On peut aussi pénétrer à l’intérieur de la photo pour y retrouver une réalité bien précise, à l’instant du cliché. Je me suis dit parfois qu’il continue de sa passer des choses dans ces images -je ne parle pas de dégradation ni de l’inévitable décomposition chimique-, je crois que cette image de la réalité est un monde à part, avec sa temporalité propre.
Les vieilles photographies recèlent souvent des secrets.
Grâce à leur précision, elles racontent ou occultent des choses, dans la netteté ou dans la pénombre. Le bougé du photographe à l’époque demeure dans la photo cent ans plus tard ; on peut dire aussi, d’un autre point de vue, que la scène que le photographe avait sous les yeux se déroule encore sous les yeux du spectateur. L’image est une narration sans fin. Je ressors parfois de vieux clichés que j’agrandis pour voir s’ils ont changé. »
- Comment ne pas digresser sur les relents de Londres en proie à la canicule de 1905 tandis que les pas de Johanna vont se poser sur ceux de son oncle ? Comment ne pas s’attarder sur l’immeuble de Highgate datant de 1870 où avait logé le peintre Whistler et dans l’appartement duquel 100 ans plus tard une reproduction d’Hokusai (
Sous la vague au large de Kanagawa) est suspendue au-dessus du lit ? Comment ne pas shooter, lorsqu’on possède un Hasselblad grand format, ces ruelles étroites et sinueuses qui avaient été si peu pratiques pour les fiacres et les calèches? Comment ne pas entrer sur la pointe des pieds dans ce que fut le siège de la societe theosophique ?

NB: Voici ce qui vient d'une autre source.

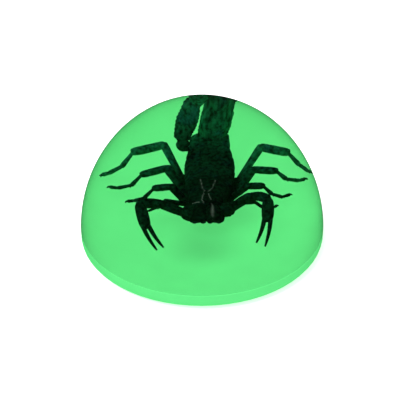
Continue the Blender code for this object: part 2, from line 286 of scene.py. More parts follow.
# How a segment's rounded ends reach into its neighbours: how far, as a share of its width, and
# what share of its end's width they have there
START_CAP = ((0.22, 0.45), (0.13, 0.82))
END_CAP = ((0.16, 0.85), (0.27, 0.45))
SPUR_WIDTHS = (0.3, 0.2, 0.04)  # of the spur under each tibia's end
SPUR_LENGTH = 0.5
SPUR_DROOP = 0.6
SPURRED = 3  # the tibia's place among a leg's segments
CLAW_LENGTH = 0.6
CLAW_SPREAD = 14.0
CLAW_DROOP = 0.4
CLAW_WIDTHS = (0.42, 0.36, 0.25, 0.06)
POINT_SIDES = 10

# Pincer arms: trunk, trochanter, elbow, wrist, the fork of the fingers and the two tips. A bow
# is how far the middle of a segment lies behind the line between its joints.
ARM_WIDTHS = {"right": (3.3, 1.98, 2.15), "left": (2.95, 1.98, 1.97)}
ARM_BOWS = {"right": (0.0, 0.0, 0.15), "left": (0.0, 0.42, 0.55)}
ARM_FORM = ((0.0, 0.72), (0.08, 0.84), (0.45, 0.97), (0.8, 1.0), (0.95, 0.97), (1.0, 0.85))
HAND_WIDTH = 2.7
HAND_FORM = ((0.0, 0.6), (0.12, 0.87), (0.45, 1.0), (0.75, 0.95), (0.84, 0.82))
FINGER_WIDTHS = (1.02, 0.98, 0.92, 0.82, 0.72, 0.58, 0.36)
FINGER_BOW = 0.25
FINGER_OVERLAP = 1.2
FINGER_SPREAD = 0.66
FINGER_TOOTH_PITCH = 0.42
FINGER_TOOTH_HEIGHT = 0.09
FINGER_TOOTH_WIDTH = 0.5
ARMS = {
    "right": (
        (-0.4, -0.8, 8.6),
        (-3.2, -2.45, 9.0),
        (-8.1, -1.77, 11.0),
        (-12.63, -1.73, 11.0),
        (-11.7, -7.9, 8.5),
        (-9.85, -12.95, 6.2),
        (-8.25, -11.75, 6.2),
    ),
    "left": (
        (2.4, -1.0, 8.6),
        (5.6, -0.85, 9.0),
        (9.52, 0.72, 11.0),
        (13.15, -0.35, 11.0),
        (13.5, -5.2, 8.5),
        (11.45, -10.05, 6.2),
        (13.65, -11.75, 6.2),
    ),
}

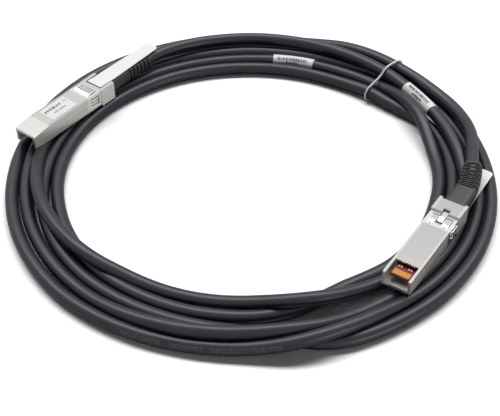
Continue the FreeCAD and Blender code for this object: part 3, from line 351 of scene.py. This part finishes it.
# Wrap labels: two bands of white film wound once round a single turn of the cable, each lapped on
# itself along one line, with rows of plain printed marks. Angles round the cable start from straight
# up, and lengths are in metres along it.
label_film = skin_finish(
    "label_film", (0.84, 0.84, 0.85), (0.8, 0.8, 0.81),
    rough=0.4, grain=1500, mottle=150, depth=0.00001,
)
print_ink = skin_finish(
    "print_ink", (0.07, 0.07, 0.08), (0.16, 0.16, 0.18),
    rough=0.5, grain=2000, mottle=900, depth=0.000005,
)
label_length = 0.024
film_height, lap_height, print_height = 0.00012, 0.0001, 0.00036
film_wave, rim_tuck = 0.00005, 0.00005
lap = range(8, 18)
along_cable = [0.0]
for before, after in zip(cable_points, cable_points[1:]):
    along_cable.append(along_cable[-1] + (after - before).length)


def on_cable(distance, around, radius):
    """A point beside the cable's line: how far along it, the angle from straight up, how far out."""
    number = next(i for i, reached in enumerate(along_cable) if reached >= distance)
    number = max(1, min(len(along_cable) - 2, number))
    before, after = cable_points[number - 1], cable_points[number]
    ahead = (cable_points[number + 1] - cable_points[max(0, number - 2)]).normalized()
    share = (distance - along_cable[number - 1]) / (along_cable[number] - along_cable[number - 1])
    up = (Vector((0, 0, 1)) - ahead * ahead.z).normalized()
    side = ahead.cross(up)
    return before.lerp(after, share) + (up * math.cos(around) + side * math.sin(around)) * radius


def ink_marks(name, rows, place, finish):
    """Rows of short printed bars. A row is its place across, its height, its two ends and a seed."""
    corners, faces = [], []
    for across, tall, first, last, seed in rows:
        draw = random.Random(seed)
        here = first
        while here < last:
            wide = tall * draw.uniform(0.25, 0.75)
            low = across - tall / 2 * draw.uniform(0.7, 1)
            high = across + tall / 2 * draw.uniform(0.7, 1)
            start = len(corners)
            corners += [
                place(here, low), place(here + wide, low), place(here + wide, high), place(here, high),
            ]
            faces.append((start, start + 1, start + 2, start + 3))
            here += wide + tall * draw.uniform(0.15, 0.5)
    built(name, corners, faces, finish, "cable", smooth=False)


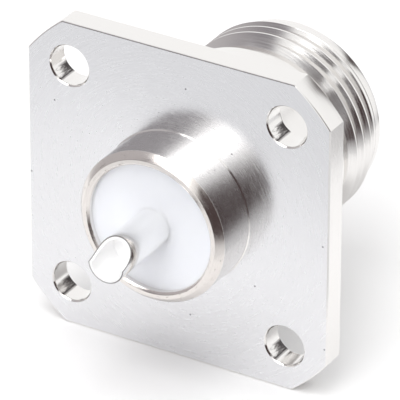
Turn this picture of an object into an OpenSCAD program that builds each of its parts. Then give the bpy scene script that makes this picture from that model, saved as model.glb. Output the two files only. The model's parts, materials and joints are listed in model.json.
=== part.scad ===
// N type coaxial panel jack: square flange, screw barrel, solder cup tail.
// The axis lies along Y. The mating end points to +Y and the solder cup to -Y.
// The origin is the centre of the flange's rear face, and +Z is up. All sizes are in millimetres.

/* [Flange] */
// Width of the square flange across its flats
flange_w = 25.4; // [24.4:0.1:26.4]
// Thickness of the flange
flange_t = 2; // [1.6:0.1:3]
// Diameter of the round bar that leaves the flange its curved corners
bar_d = 32; // [31:0.1:33.5]
// Distance between neighbouring mounting holes
hole_spacing = 18.26; // [17.8:0.02:18.6]
// Diameter of each mounting hole
hole_d = 3.2; // [2.8:0.1:3.6]
// Edge break round the flange and its holes
edge_break = 0.1; // [0.05:0.01:0.2]

/* [Rear spigot] */
// Outer diameter of the spigot
spigot_d = 12.2; // [11.8:0.1:13]
// Length of the spigot behind the flange
spigot_l = 4.05; // [3.5:0.05:6]
// Radial width of the chamfer round the rim
rim_chamfer_w = 0.5; // [0.2:0.05:0.6]
// Length of that chamfer along the axis
rim_chamfer_l = 0.55; // [0.2:0.05:0.8]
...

Le roman démarre en janvier 1887 sous le titre :
Ouverture. Il enchaîne en 1995 sous le titre :
Le Voyage. Il s’agit du voyage de Johanna, Suède, Angleterre, Irlande, qui va la conduire à remonter ces années occultées dont Jacob, apprenti photographe chez Herbert Burrows, n’a jamais parlé…
Pour les fanas d'ésotérisme, une fiction mêlant l'existence réelle de certains personnages qu'on a pris la liberté de faire évoluer. Un roman non ésotérique sur l'ésotérisme.